[BEGIN Collected data]

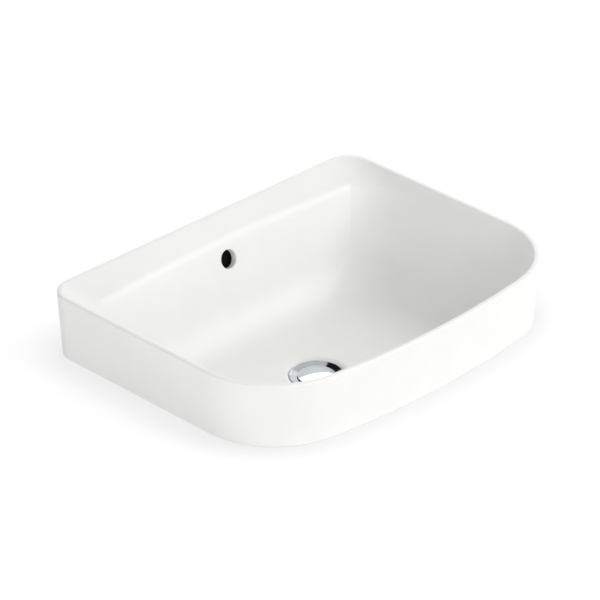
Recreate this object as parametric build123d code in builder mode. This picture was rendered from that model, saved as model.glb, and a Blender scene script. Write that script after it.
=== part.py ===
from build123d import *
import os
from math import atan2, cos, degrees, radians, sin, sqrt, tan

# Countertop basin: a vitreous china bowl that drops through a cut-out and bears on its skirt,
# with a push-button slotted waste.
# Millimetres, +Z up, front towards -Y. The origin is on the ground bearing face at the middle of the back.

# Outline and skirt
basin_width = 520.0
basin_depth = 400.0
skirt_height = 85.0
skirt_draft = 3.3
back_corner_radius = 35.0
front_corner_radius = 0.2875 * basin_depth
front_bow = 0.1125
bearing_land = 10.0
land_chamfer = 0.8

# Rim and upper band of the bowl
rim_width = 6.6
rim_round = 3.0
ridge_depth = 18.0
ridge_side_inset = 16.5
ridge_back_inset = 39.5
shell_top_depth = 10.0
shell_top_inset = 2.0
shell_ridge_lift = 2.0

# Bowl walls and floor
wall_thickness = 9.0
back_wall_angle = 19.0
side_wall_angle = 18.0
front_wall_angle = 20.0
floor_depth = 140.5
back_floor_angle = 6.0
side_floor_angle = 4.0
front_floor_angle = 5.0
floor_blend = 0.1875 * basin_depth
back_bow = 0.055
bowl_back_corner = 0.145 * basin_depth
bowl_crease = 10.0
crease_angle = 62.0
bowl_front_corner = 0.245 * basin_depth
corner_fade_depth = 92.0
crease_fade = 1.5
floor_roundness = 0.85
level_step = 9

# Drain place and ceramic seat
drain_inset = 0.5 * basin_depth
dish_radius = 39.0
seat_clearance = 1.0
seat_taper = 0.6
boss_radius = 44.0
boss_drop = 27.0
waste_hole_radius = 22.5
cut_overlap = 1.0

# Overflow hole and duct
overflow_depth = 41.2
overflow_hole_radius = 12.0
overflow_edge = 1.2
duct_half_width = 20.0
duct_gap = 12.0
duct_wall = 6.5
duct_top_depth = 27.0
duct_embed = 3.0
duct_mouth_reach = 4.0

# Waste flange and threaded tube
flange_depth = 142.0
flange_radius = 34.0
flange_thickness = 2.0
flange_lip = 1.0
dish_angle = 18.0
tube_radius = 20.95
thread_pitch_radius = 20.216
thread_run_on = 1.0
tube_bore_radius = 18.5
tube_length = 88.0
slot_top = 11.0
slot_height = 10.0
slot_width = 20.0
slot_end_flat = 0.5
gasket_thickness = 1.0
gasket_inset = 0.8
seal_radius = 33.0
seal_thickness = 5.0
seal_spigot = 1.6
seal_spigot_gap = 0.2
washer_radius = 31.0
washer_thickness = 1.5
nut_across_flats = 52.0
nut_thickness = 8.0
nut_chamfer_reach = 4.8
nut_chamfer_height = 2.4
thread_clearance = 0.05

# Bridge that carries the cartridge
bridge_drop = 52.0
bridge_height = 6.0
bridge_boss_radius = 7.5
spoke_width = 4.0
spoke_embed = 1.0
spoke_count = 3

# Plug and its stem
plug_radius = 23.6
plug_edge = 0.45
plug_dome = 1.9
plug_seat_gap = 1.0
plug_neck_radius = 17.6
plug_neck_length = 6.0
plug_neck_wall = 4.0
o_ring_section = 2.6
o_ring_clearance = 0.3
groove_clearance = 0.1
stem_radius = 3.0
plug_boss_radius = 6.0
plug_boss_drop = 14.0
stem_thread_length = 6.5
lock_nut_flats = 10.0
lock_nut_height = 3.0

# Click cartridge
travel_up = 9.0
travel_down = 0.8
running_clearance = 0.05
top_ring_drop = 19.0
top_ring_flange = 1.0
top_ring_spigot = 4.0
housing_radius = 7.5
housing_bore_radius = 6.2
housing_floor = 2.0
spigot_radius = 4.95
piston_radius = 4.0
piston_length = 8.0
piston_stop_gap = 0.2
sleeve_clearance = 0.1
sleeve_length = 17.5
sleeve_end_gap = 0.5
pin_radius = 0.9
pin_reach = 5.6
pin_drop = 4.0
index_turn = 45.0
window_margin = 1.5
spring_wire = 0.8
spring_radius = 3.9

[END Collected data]

**Your instructions:** Restate, word for word and with nothing added, the lines from the first line of the listing through the one where "shell_ridge_lift = 2.0" stands.

**Solution for this exercise:**
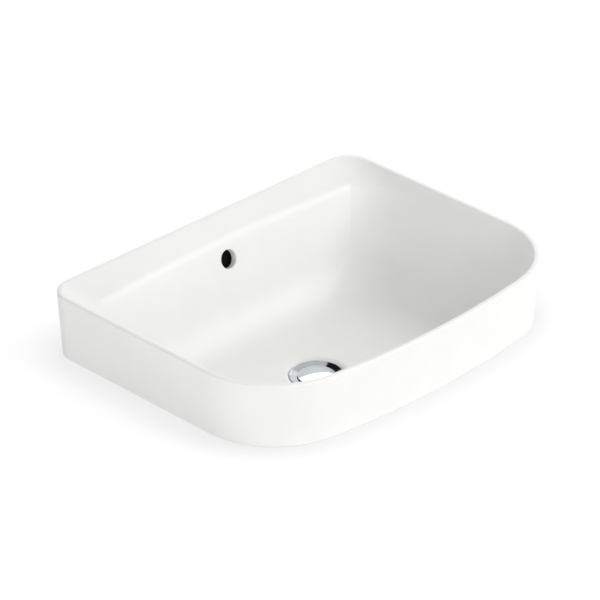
Recreate this object as parametric build123d code in builder mode. This picture was rendered from that model, saved as model.glb, and a Blender scene script. Write that script after it.
=== part.py ===
from build123d import *
import os
from math import atan2, cos, degrees, radians, sin, sqrt, tan

# Countertop basin: a vitreous china bowl that drops through a cut-out and bears on its skirt,
# with a push-button slotted waste.
# Millimetres, +Z up, front towards -Y. The origin is on the ground bearing face at the middle of the back.

# Outline and skirt
basin_width = 520.0
basin_depth = 400.0
skirt_height = 85.0
skirt_draft = 3.3
back_corner_radius = 35.0
front_corner_radius = 0.2875 * basin_depth
front_bow = 0.1125
bearing_land = 10.0
land_chamfer = 0.8

# Rim and upper band of the bowl
rim_width = 6.6
rim_round = 3.0
ridge_depth = 18.0
ridge_side_inset = 16.5
ridge_back_inset = 39.5
shell_top_depth = 10.0
shell_top_inset = 2.0
shell_ridge_lift = 2.0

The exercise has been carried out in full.